In Malmö, skateboarding is not merely tolerated, it’s celebrated, integrated and elevated to the status of cultural infrastructure. The Swedish city has reimagined what it means to plan for public space by blending culture with city maintenance and demonstrating how sport, art and community engagement can become part of a city’s everyday rhythm. Through a partnership between the municipality and the grassroots skateboarding collective Bryggeriet, Malmö has shown that skateboarding can transcend recreation, becoming a powerful tool for social inclusion, education and placemaking.
The heart of Malmö’s approach lies in its decision to embed cultural programming, like skateboarding, within the budgets of its Streets, Parks and Property departments. This shift doesn’t just fund skateparks; it funds relationships. It legitimizes skateboarding as part of the city’s civic life, worthy of public investment and political recognition. Gustav Svanborg Edén, a key advocate and architect of this movement, believes in prioritizing human interaction over cold transactions. In Malmö, skateboarding is a conversation between people, not just a contest or a youth subculture. It’s social infrastructure in action.
Rather than pushing skaters to the periphery or isolating them in designated parks, Malmö invites them into the urban landscape. This inclusive ethos is visible in the city’s multi-functional urban furniture, which is skateable but also usable by non-skaters. Children who climb on sculptures, locals who rest on curbs or tourists who interact with the space in their own way. The design invites coexistence, not separation. That philosophy moves away from defensive architecture and towards shared city life, where negotiation and collaboration guide use rather than restriction.

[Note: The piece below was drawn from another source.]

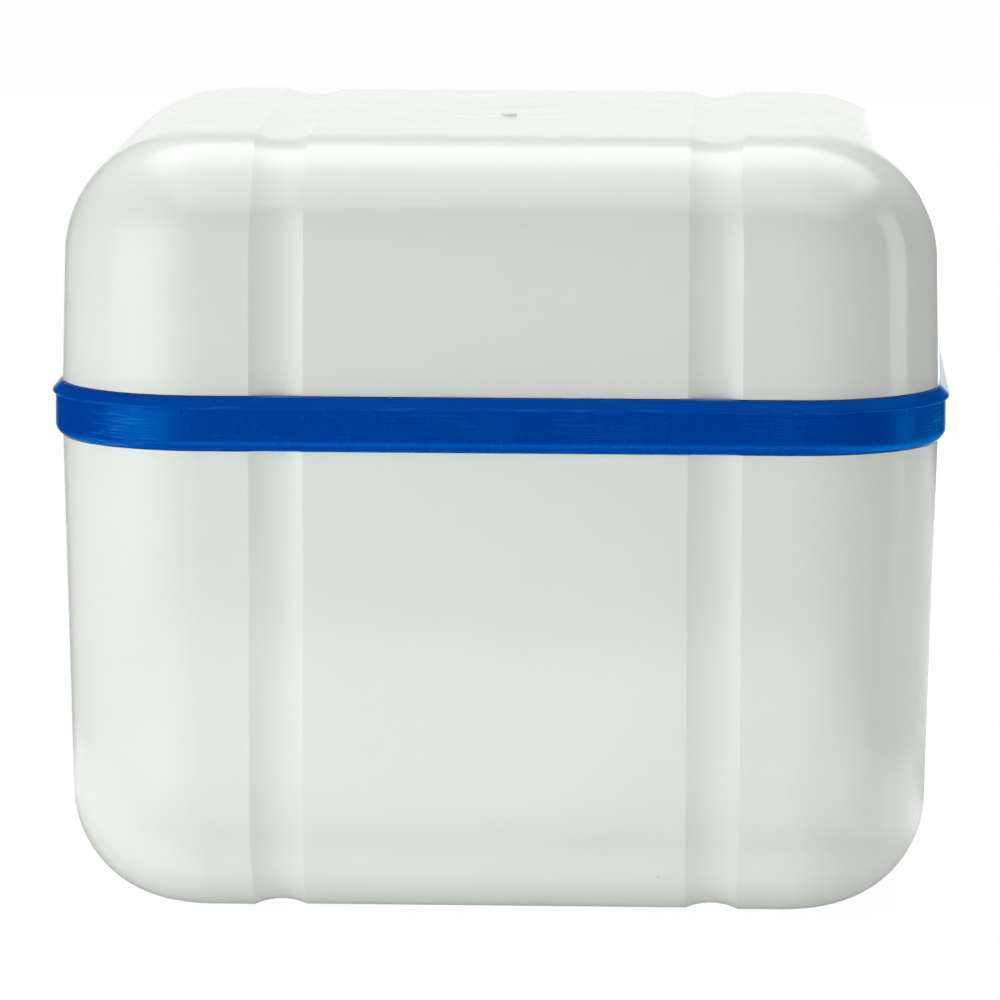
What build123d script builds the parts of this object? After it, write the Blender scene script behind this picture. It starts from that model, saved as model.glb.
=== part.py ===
from build123d import *
import math
import os

# Denture case: white tub and lid with strap grooves, blue rings at the parting
# line, back hinge, water seal, lift-out strainer basket and mirror in the lid.
# Millimetres; +X right, +Y towards the hinge, +Z up; origin under the middle.

# White shells
body_width = 92.0          # across the shells at the blue band
body_depth = 78.2
case_height = 81.4
plan_corner = 15.3         # plan radius of the four upright corners, at the band
base_draft = 1.48          # degrees, tub narrows downwards
lid_draft = 1.23           # degrees, lid narrows upwards
top_edge_radius = 10.8     # front and back edges of the roof
top_side_radius = 13.1     # left and right edges of the roof
bottom_edge_radius = 9.0
bottom_side_radius = 11.5
base_wall = 2.0
base_floor = 2.2
lid_wall = 1.8
lid_roof = 2.0
cap_sections = 18          # outlines that shape a rounded end
lead_in_step = 0.5         # close outlines just before the rounding starts
lead_in_count = 4

# Blue band
band_bottom = 49.3
band_top = 55.1
parting_z = 53.75          # lid ring sits on the collar here
band_proud = 0.75          # collar stands out from the shell
lip_proud = 1.05           # finger lip stands out from the shell
lip_edge = 0.32            # upright edge of the finger lip
lip_round = 0.13           # both corners of that edge
collar_round = 1.2         # lower outer edge of the collar
tongue_inset = 0.9         # rabbet in both shells that carries a ring
tongue_height = 2.7        # tub's tongue inside the collar
ring_gap = 0.12            # dark joint between the lid and its ring
seat_clearance = 0.02      # rings pressed on the tongues

# Collar upstand, seal and basket ledge
upstand_gap = 0.4          # between the lid's inner wall and the upstand
upstand_wall = 1.5
upstand_height = 3.7
upstand_chamfer = 0.5
seal_width = 1.3
seal_depth = 0.8
seal_squeeze_gap = 0.18    # the seal's lip stays this far from the lid
seal_clearance = 0.05
seal_above_parting = 1.6
ledge_reach = 1.5
ledge_thickness = 1.4
ledge_drop = 2.15          # ledge top under the parting plane
snap_length = 22.0         # bead on the front of the upstand
snap_radius = 0.35
snap_height = 0.9
snap_proud = 0.15

# Strap grooves, centre panel and gate dish
groove_spacing = 45.0
groove_width = 5.9
groove_depth = 0.7
panel_recess = 0.14        # centre panel lies this far under the side panels
foot_pad_margin = 2.0
cutter_margin = 10.0       # cutters run this far past what they cut
groove_overrun = 8.0
dish_diameter = 16.0
dish_depth = 0.35
gate_diameter = 1.6
gate_height = 0.2

# Hinge
hinge_length = 33.0
knuckle_count = 5
knuckle_gap = 0.3
knuckle_radius = 2.0
knuckle_clearance = 0.2    # relief round a knuckle in the other ring
hinge_offset = 2.2         # axis behind the shell
pin_radius = 0.8
pin_fit = 0.01             # pin in the collar's knuckles
pin_running = 0.05         # pin in the lid's knuckles
pin_inset = 0.5            # pin end inside the outer knuckles
leaf_wall_gap = 0.15

# Basket and bail
rim_gap = 0.25             # basket rim inside the upstand
rim_thickness = 1.2
basket_gap = 0.3           # basket wall inside the ledge
basket_wall = 1.3
basket_floor = 1.5
basket_floor_z = 12.0
basket_draft = 2.0
basket_edge_radius = 5.0
hole_diameter = 4.0
hole_pitch = 8.0
slot_width = 2.4
slot_height = 20.0
slot_bottom_z = 20.0
slot_pitch = 7.0
bail_radius = 1.5
bail_reach = 24.5          # pivot to the middle of the bail's bar
bail_corner = 8.0
bail_pivot_z = 49.0
bail_side_gap = 0.35
bail_running = 0.05
grip_length = 28.0
grip_radius = 2.1
rest_y = 17.0
rest_size = (1.9, 4.0, 2.0)
rest_gap = 0.05
rest_bite = 0.1            # rest sunk into the basket's wall
hole_margin = 2.0          # holes and slots keep this far from the rounded edges
slot_margin = 3.0
grip_round = 0.5
pin_end_gap = 0.3          # bail pin inside the outer face of the basket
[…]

Bryggeriet, once an informal collective, has evolved into a vital civic partner. What started with DIY ramps and underground events now involves permits, long-term planning and even hosting major international championships. Malmö supports the association structurally and financially, and in return, Bryggeriet brings a depth of cultural knowledge and community trust. The result is a reciprocal model that scales both upward and outward: from small community jams to global competitions and from isolated skateparks to entire neighborhoods alive with public energy.

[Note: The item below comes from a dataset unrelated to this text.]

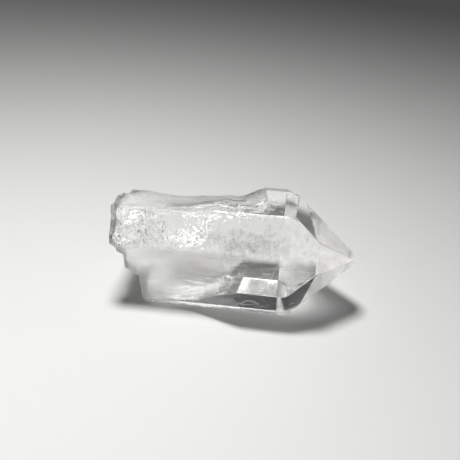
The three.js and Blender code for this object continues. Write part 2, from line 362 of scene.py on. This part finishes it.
def object_from_bmesh(name, mesh):
    data = bpy.data.meshes.new(name)
    mesh.to_mesh(data)
    mesh.free()
    return placed_in_scene(name, data)


# ---- The grown crystal -----------------------------------------------------------------

def facing(face, lean):
    """The way a face looks that leans in towards the tip from one of the prism faces."""
    around = math.radians(PRISM_FACES[face][0])
    inward = math.radians(lean)
    return np.array([math.sin(inward),
                     -math.sin(around) * math.cos(inward),
                     math.cos(around) * math.cos(inward)])


def grown_faces():
    """The unworn crystal's faces, each as its normal and its distance from the tip."""
    faces = []
    for name, (_, distance, tip_offset) in PRISM_FACES.items():
        faces.append((facing(name, 0), distance))
        faces.append((facing(name, TIP_FACE_LEAN), tip_offset))
    steep = facing("front_lower", STEEP_FACET_LEAN)
    corner = facing("front_lower", 0) * PRISM_FACES["front_lower"][1]
    corner[0] = STEEP_FACET_X - TIP_X
    faces.append((steep, steep @ corner))
    faces.append((np.array([1.0, 0, 0]), -TIP_WEAR))
    faces.append((np.array([-1.0, 0, 0]), GROWN_LENGTH))
    return faces


def corners_of(faces):
    """Every corner of the solid that the faces enclose."""
    normals = np.array([normal for normal, _ in faces])
    distances = np.array([distance for _, distance in faces])
    triples = np.array(list(itertools.combinations(range(len(faces)), 3)))
    matrices = normals[triples]
    meets = np.abs(np.linalg.det(matrices)) > NEXT_TO_NOTHING
    points = np.linalg.solve(matrices[meets], distances[triples[meets]][..., None])[..., 0]
    inside = (points @ normals.T < distances + NEXT_TO_NOTHING).all(axis=1)
    return points[inside]


def shared_corners(corners, face_a, face_b):
    """Those of the corners that lie on both faces."""
    on_both = np.full(len(corners), True)
    for normal, distance in (face_a, face_b):
        on_both &= np.abs(corners @ normal - distance) < CORNER_NEARNESS
    return corners[on_both]


def with_rounded_edges(faces):
    """The faces, with a few narrow flats that round off every edge between two of them."""
    corners = corners_of(faces)
    rounded = list(faces)
    for face_a, face_b in itertools.combinations(faces, 2):
        shared = shared_corners(corners, face_a, face_b)
        if len(shared) < 2 or np.ptp(shared, axis=0).max() < EDGE_WEAR:
            continue
        normal_a, normal_b = face_a[0], face_b[0]
        # The one face that looks straight along X is the worn tip.
        worn = TIP_ROUNDING if 1 in (normal_a[0], normal_b[0]) else EDGE_WEAR
        for step in range(1, EDGE_ROUNDING_STEPS + 1):
            share = step / (EDGE_ROUNDING_STEPS + 1)
            normal = unit((1 - share) * normal_a + share * normal_b)
            wear = worn * 4 * share * (1 - share)
            rounded.append((normal, normal @ shared[0] - wear))
    return rounded


def grown_crystal():
    mesh = bmesh.new()
    for corner in corners_of(with_rounded_edges(grown_faces())):
        mesh.verts.new((corner + (TIP_X, AXIS_Y, AXIS_Z)) * MM)
    bmesh.ops.remove_doubles(mesh, verts=mesh.verts, dist=JOINED_CORNERS * MM)
    hull = bmesh.ops.convex_hull(mesh, input=mesh.verts)
    left_over = hull["geom_interior"] + hull["geom_unused"]
    loose = {item for item in left_over if isinstance(item, bmesh.types.BMVert)}
    bmesh.ops.delete(mesh, geom=list(loose), context="VERTS")
    bmesh.ops.recalc_face_normals(mesh, faces=mesh.faces)
    return object_from_bmesh("clear_crystal", mesh)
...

Education and the economy are not afterthoughts. Malmö houses one of the world’s only high schools with a dedicated skateboarding curriculum, complete with connections to the local industry and arts sectors. This educational ecosystem doesn't just produce better skaters; it produces citizens who understand urban design, community organizing and cultural leadership. Skateboarding tourism has further enriched the local economy, drawing visitors from across the world to Malmö’s events and unique spots, while also fueling innovation in park construction and social programming.

“... skateboarding is a conversation between people, ... It’s social infrastructure in action.”

Perhaps the most poetic example of Malmö’s commitment is the Love Malmö project, which brought salvaged materials from Philadelphia’s iconic LOVE Park across the Atlantic. This act of architectural reuse was symbolic, reactivating a disused and unsafe space with a tangible piece of skateboarding heritage. The space is open-ended, intentionally lacking in rigid programming or formal rules, encouraging everyone, from kids to passersby, to find their own use for it. It’s a metaphor for Malmö’s entire approach: public space as a living, breathing, improvisational canvas.
What makes Malmö’s model compelling is its refusal to be prescriptive. It doesn’t define who a public space is for. Instead, it enables a framework where different groups can encounter each other organically. The city’s emphasis on gender equality in skateboarding is part of that mission. By supporting female and non-binary skaters through programming and events, Malmö has cultivated a more welcoming scene. The payoff isn’t just visible in participation rates; it’s felt in the texture of community life.
Other cities are watching. During international discussions and peer exchanges, Malmö’s approach stood out for its authenticity and embeddedness. It doesn’t drop in from above with grand plans or top-down interventions. Instead, it grows out of relationships, local knowledge and long-term trust-building. Cities like Birmingham or Nottingham, still grappling with how to support urban sports without gentrification or top-heavy control, see Malmö as a model worth studying.
But this model isn’t without its challenges. Gustav underscores the need for a new vocabulary in urban planning, one that values emotions, social ties and lived experience as much as bricks and budgets. The shift he proposes is from planning as prediction to planning as conversation. From building things to sustaining stories. Malmö’s success hinges on that paradigm shift. Not every city can copy its physical layout, but every city can rethink how it values and funds the relationships that make places meaningful.
In a world where skateboarding often clashes with municipal priorities, Malmö stands as proof that it doesn’t have to be this way. The city shows that with intention, humility and a willingness to listen, urban spaces can be designed not just for people, but with them. Skateboarding in Malmö is no longer an outsider’s act. It’s part of the urban code. A rhythm in the concrete. A culture that carves out space not just for tricks, but for togetherness.